State v. Grant, 222 Ariz. 197, 213 P.3d 346 (App., Div. I, July 21, 2009) (J. Johnsen)

NONPARTY THAT DID NOT AGREE TO BE BOUND BY PROTECTIVE ORDER NOT SUBJECT TO SANCTIONS FOR DISSEMINATING PROTECTED DEPOSITION TRANSCRIPT

Parties to suit obtained protective order on documents and some depositions in case. A witness whose deposition was subject to the order was also a witness of interest to a criminal investigation. When the county attorney learned he had been deposed she asked if she could have a copy. The parties objected unless the state agreed to be bound by the order. In the meantime, the sheriff executed a search warrant on the witness' office and seized a copy of the deposition along with other items. The county attorney advised the court of this and stated on the record that she had “directed the Sheriff's Office to hold on to that deposition and not review it until I brought this to the Court's attention.”

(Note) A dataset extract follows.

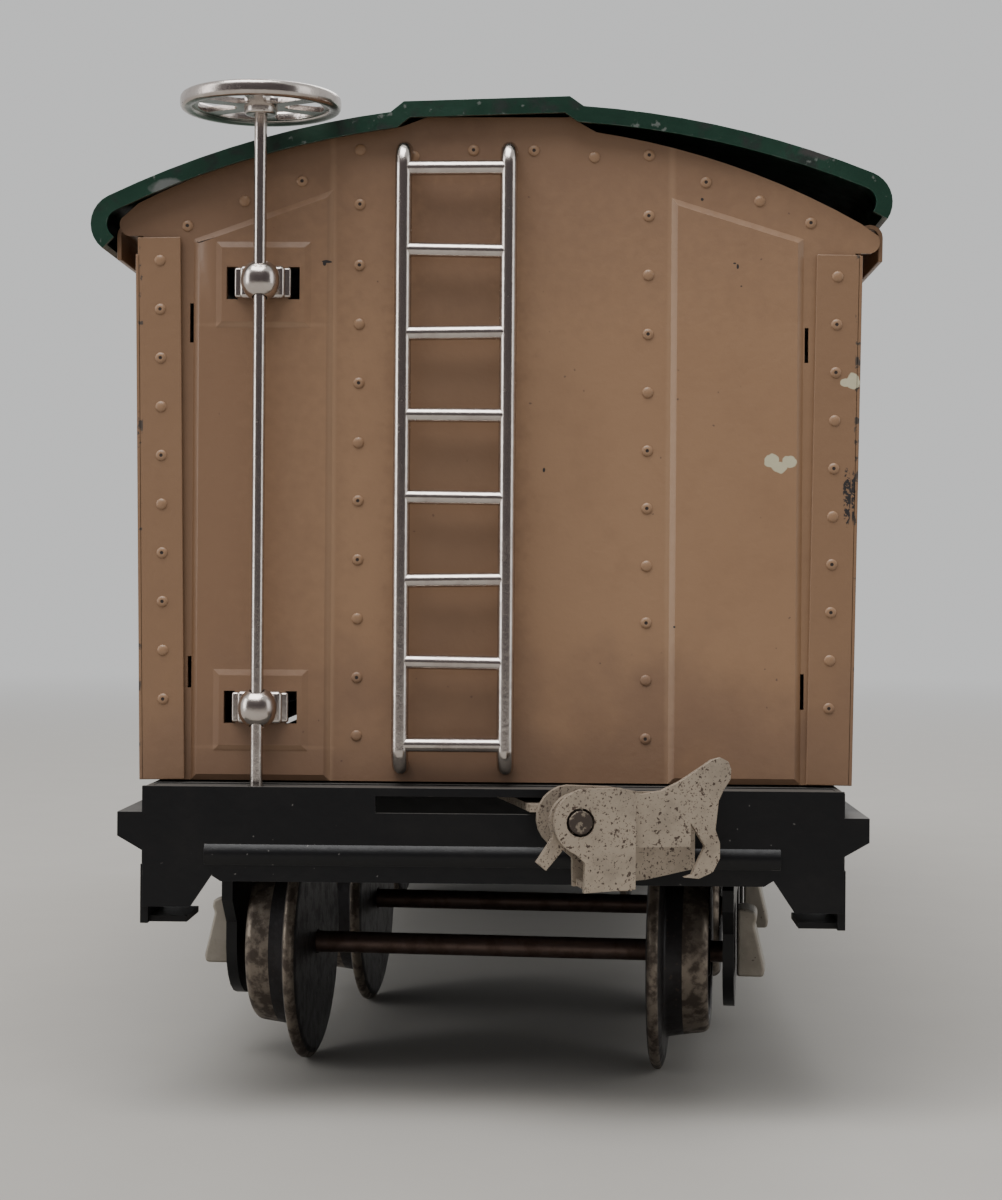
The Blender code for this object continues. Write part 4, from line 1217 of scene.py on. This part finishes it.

Thereafter the sheriff released the deposition to the East Valley Tribune filed a public records request on the sheriff seeking a copy of the deposition and the sheriff gave it to them. They then published excerpts in the newspaper. The trial court then attempted to sanction the county attorney for violating the protective order.

A nonparty to litigation can only be bound by a judgment or order in the litigation if 1) the nonparty represented the party (e.g. trustee, fiduciary or class representative) 2) where there is an appropriate pre-existing legal relationship (e.g., predecessor/successor-in-interest, bailee/bailor, indemnitor/indemnitee) 3) where circumstances justly require he be denied the right to relitigate the issue (e.g. using one's name to mislead opposing litigant, assuming control of litigation and agreeing to be bound by adjudication).

Here the only potentially applicable exception would be that the county attorney agreed to be bound. This was the finding of the trial court but the Court of Appeals concluded the record did not bear this out; the county attorney only agreed to do nothing with the deposition until she appeared in a hearing before the court which she did.